-- start --

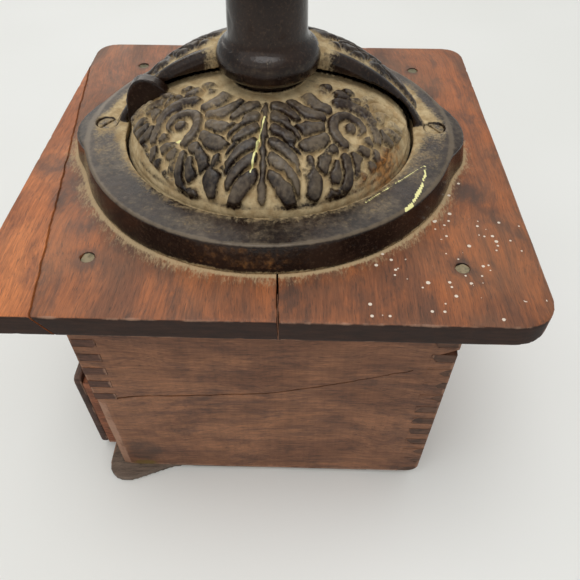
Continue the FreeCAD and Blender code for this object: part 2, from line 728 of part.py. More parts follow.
def crank_arm():
    """Hub with a square hole, ogee arm tapering in width, and a round end for the knob's pin."""
    stations = [CRANK_REACH * i / 8 for i in range(9)]
    upper = [V(-s, -20, arm_height(s) + ARM_THICK / 2) for s in stations]
    lower = [V(-s, -20, arm_height(s) - ARM_THICK / 2) for s in stations]
    sides = [spline(upper), spline(lower)]
    sides += [Part.makeLine(upper[0], lower[0]), Part.makeLine(upper[-1], lower[-1])]
    slab = Part.Face(Part.Wire(Part.__sortEdges__(sides))).extrude(V(0, 40, 0))
    edge = [V(0, 9.0, 0), V(-20, 8.0, 0), V(-55, 5.6, 0), V(-90, 5.0, 0), V(-CRANK_REACH, 5.4, 0)]
    mirrored = [V(p.x, -p.y, 0) for p in edge]
    ends = [Part.makeLine(edge[0], mirrored[0]), Part.makeLine(edge[-1], mirrored[-1])]
    plan = [spline(edge), spline(mirrored)] + ends
    strip = Part.Face(Part.Wire(Part.__sortEdges__(plan))).extrude(Z * 200)
    end = arm_height(CRANK_REACH)
    hub = cone(HUB_R, HUB_R - 1.2, HUB_FOOT, HUB_FOOT + HUB_H)
    eye = rod(ARM_EYE_R, end - ARM_EYE / 2, end + ARM_EYE / 2, -CRANK_REACH)
    half = SQUARE / 2 + 0.04
    cuts = [block((-half, half), (-half, half), (HUB_FOOT - 1, HUB_FOOT + HUB_H + 1))]
    cuts.append(rod(KNOB_PIN_R, end - 10, end + 10, -CRANK_REACH))
    return union([slab.common(strip), hub, eye]).cut(union(cuts))


def thrust_washer():
    hole = rod(SHAFT_R + RUNNING, POST_TOP - 1, HUB_FOOT + 1)
    return rod(WASHER_R, POST_TOP + RUNNING, HUB_FOOT).cut(hole)


def crank_nut():
    """A square nut with its upper corners turned off."""
    foot = HUB_FOOT + HUB_H
    nut = block((-NUT_HALF, NUT_HALF), (-NUT_HALF, NUT_HALF), (foot, foot + NUT))
    crown = cone(NUT_HALF * 1.42, NUT_HALF * 0.9, foot, foot + 1.46 * NUT)
    return about_z(nut.common(crown).cut(rod(TIP_R + PRESSED, foot - 1, foot + NUT + 1)), NUT_TURN)


def knob_pin():
    """The rivet that carries the knob, headed under the arm and over the knob."""
    end = arm_height(CRANK_REACH)
    foot = end - ARM_EYE / 2
    top = knob_foot() + KNOB_H
    shank = rod(KNOB_PIN_R, foot - 0.5, top, -CRANK_REACH)
    under = cone(3.6, 5.2, foot - 1.9, foot, -CRANK_REACH)
    over = cone(5.0, 3.2, top - 0.6, top + 1.2, -CRANK_REACH)
    return union([shank, under, over])


def knob_washer():
    foot = arm_height(CRANK_REACH) + ARM_EYE / 2
    hole = rod(KNOB_PIN_R, foot - 1, foot + 2, -CRANK_REACH)
    return rod(KNOB_WASHER_R, foot, foot + KNOB_WASHER, -CRANK_REACH).cut(hole)


def knob_foot():
    """Height of the grip's lower end, just clear of its washer."""
    return arm_height(CRANK_REACH) + ARM_EYE / 2 + KNOB_WASHER + KNOB_GAP


def knob():
    """The turned wooden grip, free to spin on its pin."""
    foot = knob_foot()
    shape = [
        (7.6, 0.0),
        (8.6, 1.2),
        (8.2, 3.6),
        (7.2, 6.5),
        (8.8, 11.0),
        (13.2, 17.5),
        (15.9, 24.0),
        (15.6, 30.0),
        (12.2, 35.0),
        (6.6, 37.0),
    ]
    profile = spline([yz(r, foot + h) for r, h in shape])
    top = foot + KNOB_H - 1.0
    bore = KNOB_PIN_R + RUNNING
    closing = [yz(6.6, top), yz(6.6, top - 0.8), yz(bore, top - 0.8), yz(bore, foot), yz(7.6, foot)]
    body = lathe([profile] + [Part.makeLine(a, b) for a, b in zip(closing, closing[1:])])
    body.translate(V(-CRANK_REACH, 0, 0))
    return body


# ---------------------------------------------------------------- drawer
def drawer_face():
    """Thin board over the front of the drawer, rounded on its outer edges."""
    board = block((-DRAWER_HALF, DRAWER_HALF), (FRONT_Y, FRONT_Y + FACE_THICK), (DRAWER_FOOT, DRAWER_TOP))
    board = board.makeFillet(FACE_CORNER, [e for e in board.Edges if e.BoundBox.YLength > 1])
    outer = [e for e in board.Edges if e.BoundBox.YMax < FRONT_Y + 0.01]
    return board.makeFillet(FACE_EDGE, outer).cut(knob_screw_shape())


def drawer_side(side):
    x = sorted((side * DRAWER_INNER, side * (DRAWER_INNER + DRAWER_SIDE)))
    return block(x, (FRONT_Y + FACE_THICK, FRONT_Y + DRAWER_LENGTH), (DRAWER_FOOT, DRAWER_SIDE_TOP))


def drawer_front():
    """The drawer box's own front, between its sides and behind the face board."""
    y = (FRONT_Y + FACE_THICK, FRONT_Y + FACE_THICK + DRAWER_SIDE)
    return block((-DRAWER_INNER, DRAWER_INNER), y, (DRAWER_FOOT, DRAWER_SIDE_TOP)).cut(knob_screw_shape())


def drawer_back():
    back = FRONT_Y + DRAWER_LENGTH
    z = (DRAWER_BOTTOM_Z + DRAWER_BOTTOM, DRAWER_BACK_TOP)
    return block((-DRAWER_INNER, DRAWER_INNER), (back - DRAWER_SIDE, back), z)


def drawer_bottom():
    y = (FRONT_Y + FACE_THICK + DRAWER_SIDE, FRONT_Y + DRAWER_LENGTH)
    return block((-DRAWER_INNER, DRAWER_INNER), y, (DRAWER_BOTTOM_Z, DRAWER_BOTTOM_Z + DRAWER_BOTTOM))


def drawer_brads():
    """Small nails through the drawer sides into the front and the back."""
    half_thick = DRAWER_SIDE / 2
    brads = []
    for side in SIDES:
        for y in (FRONT_Y + FACE_THICK + half_thick, FRONT_Y + DRAWER_LENGTH - half_thick):
            for z in BRAD_HEIGHTS:
                start = V(side * (DRAWER_INNER + DRAWER_SIDE), y, z)
                brads.append(Part.makeCylinder(BRAD_R, BRAD, start, V(-side, 0, 0)))
    return brads


def along_front(shape):
    """Turns an upright lathe shape to point out of the drawer front, its foot on the front's face."""
    moved = shape.copy()
    moved.rotate(V(0, 0, 0), V(1, 0, 0), 90)
    moved.translate(V(0, FRONT_Y, KNOB_Z))
    return moved


def drawer_knob():
    """A small turned knob on the drawer front."""
    shape = [
        (7.5, 0.0),
        (6.4, 2.2),
        (5.4, 5.0),
        (6.6, 8.0),
        (9.8, 11.0),
        (11.0, 14.2),
        (9.4, 17.2),
        (5.0, 18.9),
    ]
    profile = spline([yz(r, h) for r, h in shape])
    closing = [yz(*shape[-1]), yz(0, shape[-1][1] + 0.4), yz(0, 0), yz(*shape[0])]
    body = lathe([profile] + [Part.makeLine(a, b) for a, b in zip(closing, closing[1:])])
    return along_front(body).cut(knob_screw_shape())


def knob_screw_shape():
    """The screw that holds the drawer knob from inside the drawer."""
    neck = KNOB_SCREW_HEAD + COUNTERSINK * (SCREW_HEAD_R - SCREW_R)
    head = cone(SCREW_HEAD_R, SCREW_R, KNOB_SCREW_HEAD, neck)
    shank = rod(SCREW_R, neck, KNOB_SCREW_TIP - 4.0)
    tip = cone(SCREW_R, 0.3, KNOB_SCREW_TIP - 4.0, KNOB_SCREW_TIP)
    return along_front(union([head, shank, tip]))


def knob_screw():
    slot = block((-SCREW_HEAD_R, SCREW_HEAD_R), (-0.45, 0.45), (KNOB_SCREW_HEAD, KNOB_SCREW_HEAD + 1.0))
    return knob_screw_shape().cut(along_front(slot))


# ---------------------------------------------------------------- assembly
def build():
    """Every sub-part in the row frame, by node name."""
    nails = top_nails()
    nail_cut = top_nail_holes(nails)
    foot_nails = base_nails()
    foot_cut = union(foot_nails)
    brads = drawer_brads()
    brad_cut = union(brads)
    screws = casting_screws()
    bowl_screw_cut = raised(union(bowl_screw_shapes(slotted=False)))
    top = whole_top().cut(nail_cut).cut(union(screws)).cut(bowl_screw_cut)
    top_clear = top.cut(split_cut(SPLIT_GAP / 2))
    strip = top.common(split_cut(-SPLIT_GAP / 2))

    envelope = worn_envelope()

    parts = {
        "base_board": base_board().cut(foot_cut),
        "right_side_board": side_board(1).common(envelope).cut(finger_chip()).cut(nail_cut).cut(foot_cut),
        "left_side_board": side_board(-1).common(envelope).cut(nail_cut).cut(foot_cut),
        "front_board": front_board().cut(nail_cut),
        "back_board": back_board().common(envelope).cut(nail_cut).cut(foot_cut),
        "top_board": top_clear,
        "top_board_split_strip": strip,
        "top_board_nails": Part.makeCompound(nails),
        "base_board_nails": Part.makeCompound(foot_nails),
        "hopper_casting": raised(hopper_casting()),
        "casting_screws": Part.makeCompound(screws),
        "hopper_cover": raised(hopper_cover()),
        "grinding_bowl": raised(grinding_bowl()),
        "bowl_screws": Part.makeCompound([raised(s) for s in bowl_screw_shapes(slotted=True)]),
        "grinding_burr": raised(grinding_burr()),
        "burr_pin": raised(cross_pin(PIN_LENGTH)),
        "crank_shaft": raised(crank_shaft()),
        "bearing_bridge": raised(bridge()),
        "bridge_screws": Part.makeCompound(bridge_screws()),
        "adjusting_screw": raised(adjusting_screw()),
        "adjuster_lock_nut": raised(lock_nut()),
        "thrust_washer": raised(thrust_washer()),
        "crank_arm": raised(crank_arm()),
        "crank_nut": raised(crank_nut()),
        "crank_knob": raised(knob()),
        "crank_knob_pin": raised(knob_pin()),
        "crank_knob_washer": raised(knob_washer()),
        "drawer_face": drawer_face(),
        "drawer_front": drawer_front().cut(brad_cut),
        "drawer_left_side": drawer_side(-1).cut(brad_cut),
        "drawer_right_side": drawer_side(1).cut(brad_cut),
        "drawer_back": drawer_back().cut(brad_cut),
        "drawer_bottom": drawer_bottom(),
        "drawer_brads": Part.makeCompound(brads),
        "drawer_knob": drawer_knob(),
        "drawer_knob_screw": knob_screw(),
    }
    return parts


def main():
    os.makedirs("parts", exist_ok=True)
    for name, shape in build().items():
        if not shape.isValid() or not shape.Solids:
            raise ValueError(f"{name} is not a valid solid")
        shape.exportStep(f"parts/{name}.step")


main()
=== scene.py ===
import json
import math

import bmesh
import bpy
import numpy as np
from mathutils import Matrix, Vector


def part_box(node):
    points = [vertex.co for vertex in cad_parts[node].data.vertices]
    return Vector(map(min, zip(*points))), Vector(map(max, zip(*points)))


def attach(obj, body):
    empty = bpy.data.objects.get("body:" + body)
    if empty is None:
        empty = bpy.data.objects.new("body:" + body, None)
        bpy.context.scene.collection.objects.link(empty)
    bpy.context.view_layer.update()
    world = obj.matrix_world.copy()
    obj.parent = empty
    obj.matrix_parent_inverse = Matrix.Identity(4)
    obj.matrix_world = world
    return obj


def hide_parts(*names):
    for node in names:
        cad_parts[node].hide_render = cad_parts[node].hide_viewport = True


# An antique box coffee mill: worn wooden box and top board, blackened cast-iron hopper with floral relief
# on its turning cover, dust in the recesses, and a cranked shaft. Lengths are in metres; MM is one millimetre.

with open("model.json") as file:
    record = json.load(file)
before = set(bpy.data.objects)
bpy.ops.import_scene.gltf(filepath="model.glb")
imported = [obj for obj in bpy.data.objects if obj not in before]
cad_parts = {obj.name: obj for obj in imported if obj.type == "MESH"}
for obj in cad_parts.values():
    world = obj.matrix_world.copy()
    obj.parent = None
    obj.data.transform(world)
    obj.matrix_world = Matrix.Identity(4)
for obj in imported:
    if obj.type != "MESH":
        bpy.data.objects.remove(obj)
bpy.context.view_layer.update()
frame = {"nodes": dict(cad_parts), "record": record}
MM = 0.001

BOX_LOW, BOX_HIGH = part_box("right_side_board")
TOP_LOW, TOP_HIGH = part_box("top_board")
STRIP_LOW, STRIP_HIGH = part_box("top_board_split_strip")
COVER_LOW, COVER_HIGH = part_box("hopper_cover")
CAST_LOW, CAST_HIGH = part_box("hopper_casting")
DECK = TOP_HIGH.z  # upper face of the top board
BOARD_HALF = TOP_HIGH.x
BOX_HALF = BOX_HIGH.x
COVER_R = COVER_HIGH.x
COVER_EQUATOR = 7.8 * MM  # height over the deck at which the cover's side stands upright
COVER_RISE = 25.0 * MM
OPENING_R = COVER_R + 0.8 * MM
RIDGE_H = 10.7 * MM  # the foot ring's highest edge over the deck


# ---------------------------------------------------------------- numbers and noise
def smoothstep(low, high, value):
    t = np.clip((value - low) / (high - low), 0.0, 1.0)
    return t * t * (3.0 - 2.0 * t)


def lattice(cell, seed):
    """A repeatable random value from -1 to 1 for each integer cell."""
    h = (cell[..., 0] * 374761393 + cell[..., 1] * 668265263 + cell[..., 2] * 1440662683 + seed * 974634777)
    h = h & 0xFFFFFFFF
    h = ((h ^ (h >> 13)) * 1274126177) & 0xFFFFFFFF
    return ((h ^ (h >> 16)) & 0xFFFF) / 32767.5 - 1.0


def noise(points, size, seed=0, octaves=1):
    """Smooth random values from about -1 to 1 whose features are size metres, or (x, y, z) metres, wide."""
    total = np.zeros(len(points))
    gain = 1.0
    scaled = points / np.asarray(size, float)
    for octave in range(octaves):
        base = np.floor(scaled).astype(np.int64)
        t = scaled - base
        t = t * t * (3.0 - 2.0 * t)
        value = np.zeros(len(points))
        for corner in np.ndindex(2, 2, 2):
            offset = np.array(corner)
            weight = np.prod(np.where(offset, t, 1.0 - t), axis=1)
            value += weight * lattice(base + offset, seed + octave)
        total += gain * value
        gain *= 0.5
        scaled = scaled * 2.03 + 7.1
    return total


# ---------------------------------------------------------------- meshes
def new_object(name, verts, faces):
    mesh = bpy.data.meshes.new(name)
    mesh.from_pydata([tuple(v) for v in verts], [], faces)
    mesh.update()
    obj = bpy.data.objects.new(name, mesh)
    bpy.context.scene.collection.objects.link(obj)
    return obj


def weld(obj):
    bm = bmesh.new()
    bm.from_mesh(obj.data)
    bmesh.ops.remove_doubles(bm, verts=bm.verts, dist=1e-6)
    bmesh.ops.recalc_face_normals(bm, faces=bm.faces)
    bm.to_mesh(obj.data)
    bm.free()


def apply_modifiers(obj):
    depsgraph = bpy.context.evaluated_depsgraph_get()
    depsgraph.update()
    mesh = bpy.data.meshes.new_from_object(obj.evaluated_get(depsgraph))
    obj.modifiers.clear()
    obj.data = mesh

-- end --

▸ **Work to complete**
Only the number is wanted: how many lines contain the string "model"?

▸ **Answer to this exercise**
2